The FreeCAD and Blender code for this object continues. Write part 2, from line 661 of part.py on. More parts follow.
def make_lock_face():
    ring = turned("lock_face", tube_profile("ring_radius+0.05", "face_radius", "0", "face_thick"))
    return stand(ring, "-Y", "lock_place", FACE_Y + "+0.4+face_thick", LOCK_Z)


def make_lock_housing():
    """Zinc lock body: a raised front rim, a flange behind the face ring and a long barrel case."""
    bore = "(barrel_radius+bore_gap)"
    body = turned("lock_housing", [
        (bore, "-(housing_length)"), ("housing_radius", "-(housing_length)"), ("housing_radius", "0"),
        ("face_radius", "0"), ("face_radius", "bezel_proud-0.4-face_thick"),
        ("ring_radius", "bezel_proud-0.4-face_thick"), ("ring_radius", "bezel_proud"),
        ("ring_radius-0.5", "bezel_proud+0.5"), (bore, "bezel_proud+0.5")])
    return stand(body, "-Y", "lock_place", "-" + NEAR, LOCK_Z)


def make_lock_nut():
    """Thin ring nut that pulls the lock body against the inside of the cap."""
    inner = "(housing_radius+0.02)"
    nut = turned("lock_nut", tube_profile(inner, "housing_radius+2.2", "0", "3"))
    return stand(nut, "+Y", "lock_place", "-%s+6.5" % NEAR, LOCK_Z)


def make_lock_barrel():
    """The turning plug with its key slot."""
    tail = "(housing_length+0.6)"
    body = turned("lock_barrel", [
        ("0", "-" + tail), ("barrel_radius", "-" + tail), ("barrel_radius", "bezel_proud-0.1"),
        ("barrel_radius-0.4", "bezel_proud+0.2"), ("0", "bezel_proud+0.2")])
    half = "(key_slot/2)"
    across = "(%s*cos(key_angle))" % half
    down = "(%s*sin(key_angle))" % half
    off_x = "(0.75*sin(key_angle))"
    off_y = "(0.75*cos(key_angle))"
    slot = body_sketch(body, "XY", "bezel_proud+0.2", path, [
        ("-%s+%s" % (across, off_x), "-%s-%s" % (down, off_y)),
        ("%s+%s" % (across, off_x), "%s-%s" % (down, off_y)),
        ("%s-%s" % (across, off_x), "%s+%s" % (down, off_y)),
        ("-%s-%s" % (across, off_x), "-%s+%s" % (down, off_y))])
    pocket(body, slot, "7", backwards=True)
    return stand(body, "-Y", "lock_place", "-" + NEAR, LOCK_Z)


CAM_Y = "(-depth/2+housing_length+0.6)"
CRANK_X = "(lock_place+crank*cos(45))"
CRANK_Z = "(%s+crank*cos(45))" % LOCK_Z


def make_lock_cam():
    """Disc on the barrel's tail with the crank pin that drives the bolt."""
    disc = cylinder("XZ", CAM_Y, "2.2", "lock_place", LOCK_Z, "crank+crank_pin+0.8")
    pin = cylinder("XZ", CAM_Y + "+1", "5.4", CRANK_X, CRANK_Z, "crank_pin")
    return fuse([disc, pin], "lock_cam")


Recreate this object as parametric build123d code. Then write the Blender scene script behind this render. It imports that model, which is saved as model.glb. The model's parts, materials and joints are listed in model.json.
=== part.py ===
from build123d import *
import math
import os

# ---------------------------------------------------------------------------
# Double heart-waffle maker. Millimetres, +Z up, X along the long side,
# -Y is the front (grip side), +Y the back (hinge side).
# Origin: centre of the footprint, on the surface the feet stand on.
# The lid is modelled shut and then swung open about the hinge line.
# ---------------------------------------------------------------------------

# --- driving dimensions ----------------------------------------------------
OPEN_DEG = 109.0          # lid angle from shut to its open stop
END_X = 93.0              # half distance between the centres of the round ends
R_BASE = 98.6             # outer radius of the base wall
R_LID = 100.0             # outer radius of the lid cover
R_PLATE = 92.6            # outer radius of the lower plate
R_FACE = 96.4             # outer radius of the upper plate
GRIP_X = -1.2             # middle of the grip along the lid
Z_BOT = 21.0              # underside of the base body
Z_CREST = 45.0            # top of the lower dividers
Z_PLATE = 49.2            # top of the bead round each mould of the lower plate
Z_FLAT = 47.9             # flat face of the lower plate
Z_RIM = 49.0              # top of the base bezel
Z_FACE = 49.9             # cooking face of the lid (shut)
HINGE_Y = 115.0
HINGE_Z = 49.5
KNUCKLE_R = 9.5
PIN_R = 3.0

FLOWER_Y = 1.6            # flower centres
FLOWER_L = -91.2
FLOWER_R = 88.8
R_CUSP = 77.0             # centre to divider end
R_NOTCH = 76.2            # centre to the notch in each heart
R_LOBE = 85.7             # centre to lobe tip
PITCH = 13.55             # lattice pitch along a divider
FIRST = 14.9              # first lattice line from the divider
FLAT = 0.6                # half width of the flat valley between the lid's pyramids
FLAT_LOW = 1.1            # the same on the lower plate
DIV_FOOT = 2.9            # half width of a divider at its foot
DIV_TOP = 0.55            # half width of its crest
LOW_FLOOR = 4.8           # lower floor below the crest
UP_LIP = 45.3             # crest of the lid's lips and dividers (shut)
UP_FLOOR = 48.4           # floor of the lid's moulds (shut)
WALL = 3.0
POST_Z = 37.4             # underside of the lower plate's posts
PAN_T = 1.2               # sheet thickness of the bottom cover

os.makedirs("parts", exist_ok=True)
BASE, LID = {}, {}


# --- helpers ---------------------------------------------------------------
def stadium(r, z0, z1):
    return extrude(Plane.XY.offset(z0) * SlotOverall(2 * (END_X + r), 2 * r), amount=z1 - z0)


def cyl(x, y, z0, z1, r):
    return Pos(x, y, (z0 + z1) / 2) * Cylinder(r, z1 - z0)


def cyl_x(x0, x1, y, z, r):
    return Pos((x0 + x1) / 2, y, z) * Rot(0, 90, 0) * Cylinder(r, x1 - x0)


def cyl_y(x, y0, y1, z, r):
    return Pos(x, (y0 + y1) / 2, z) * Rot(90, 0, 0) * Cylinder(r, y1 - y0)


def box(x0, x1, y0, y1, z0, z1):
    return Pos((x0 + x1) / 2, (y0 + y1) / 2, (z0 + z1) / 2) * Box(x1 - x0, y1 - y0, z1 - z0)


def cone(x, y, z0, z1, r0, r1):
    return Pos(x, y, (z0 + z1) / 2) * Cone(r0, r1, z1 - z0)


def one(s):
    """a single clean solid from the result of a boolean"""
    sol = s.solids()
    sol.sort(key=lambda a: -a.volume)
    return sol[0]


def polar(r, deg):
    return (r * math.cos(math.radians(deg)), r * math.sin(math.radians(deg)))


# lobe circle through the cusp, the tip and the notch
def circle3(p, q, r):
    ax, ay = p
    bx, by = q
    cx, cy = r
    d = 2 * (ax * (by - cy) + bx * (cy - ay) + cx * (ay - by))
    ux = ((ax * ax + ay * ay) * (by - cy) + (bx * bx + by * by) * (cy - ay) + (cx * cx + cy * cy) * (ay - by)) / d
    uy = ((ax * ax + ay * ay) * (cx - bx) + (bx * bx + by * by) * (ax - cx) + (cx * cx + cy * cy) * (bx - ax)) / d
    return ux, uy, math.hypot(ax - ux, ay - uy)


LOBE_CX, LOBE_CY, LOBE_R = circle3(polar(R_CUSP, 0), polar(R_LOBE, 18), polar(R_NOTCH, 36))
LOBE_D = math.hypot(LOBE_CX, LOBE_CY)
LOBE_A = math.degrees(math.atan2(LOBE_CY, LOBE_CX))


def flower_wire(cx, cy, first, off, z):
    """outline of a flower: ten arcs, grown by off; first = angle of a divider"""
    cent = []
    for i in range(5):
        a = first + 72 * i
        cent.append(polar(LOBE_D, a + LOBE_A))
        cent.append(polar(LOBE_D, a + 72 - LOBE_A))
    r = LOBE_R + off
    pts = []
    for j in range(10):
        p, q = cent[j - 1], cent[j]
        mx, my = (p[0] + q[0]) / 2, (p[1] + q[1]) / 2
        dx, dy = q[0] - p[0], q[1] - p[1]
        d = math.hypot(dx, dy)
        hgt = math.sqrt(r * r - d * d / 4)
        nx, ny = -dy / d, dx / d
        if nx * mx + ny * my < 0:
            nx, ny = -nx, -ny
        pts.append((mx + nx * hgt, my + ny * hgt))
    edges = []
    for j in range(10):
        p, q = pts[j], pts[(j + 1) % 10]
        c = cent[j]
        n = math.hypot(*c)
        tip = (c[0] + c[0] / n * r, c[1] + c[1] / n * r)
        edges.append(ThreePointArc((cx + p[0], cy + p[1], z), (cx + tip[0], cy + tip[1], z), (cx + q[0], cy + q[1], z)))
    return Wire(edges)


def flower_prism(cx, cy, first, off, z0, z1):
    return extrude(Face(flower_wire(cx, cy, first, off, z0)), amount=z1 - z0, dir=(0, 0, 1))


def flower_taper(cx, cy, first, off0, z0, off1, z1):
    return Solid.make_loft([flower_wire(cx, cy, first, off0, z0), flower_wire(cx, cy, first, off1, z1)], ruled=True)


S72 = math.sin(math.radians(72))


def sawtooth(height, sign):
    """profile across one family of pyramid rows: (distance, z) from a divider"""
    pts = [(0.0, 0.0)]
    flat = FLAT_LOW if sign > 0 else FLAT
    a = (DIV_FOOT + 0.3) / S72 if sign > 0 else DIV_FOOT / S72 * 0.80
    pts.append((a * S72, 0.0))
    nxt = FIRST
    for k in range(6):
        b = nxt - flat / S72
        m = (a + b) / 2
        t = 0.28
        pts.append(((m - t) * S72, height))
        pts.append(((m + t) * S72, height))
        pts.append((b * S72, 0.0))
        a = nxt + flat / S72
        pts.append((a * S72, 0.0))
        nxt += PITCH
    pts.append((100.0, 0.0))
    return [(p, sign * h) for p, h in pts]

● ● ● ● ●

• PROBLEM TO WORK ON: Scan the material line by line and report each one that contains "from".

• ANSWER TO THE TASK:
The FreeCAD and Blender code for this object continues. Write part 2, from line 661 of part.py on. More parts follow.
from build123d import *
OPEN_DEG = 109.0          # lid angle from shut to its open stop
FIRST = 14.9              # first lattice line from the divider
    """a single clean solid from the result of a boolean"""
    """profile across one family of pyramid rows: (distance, z) from a divider"""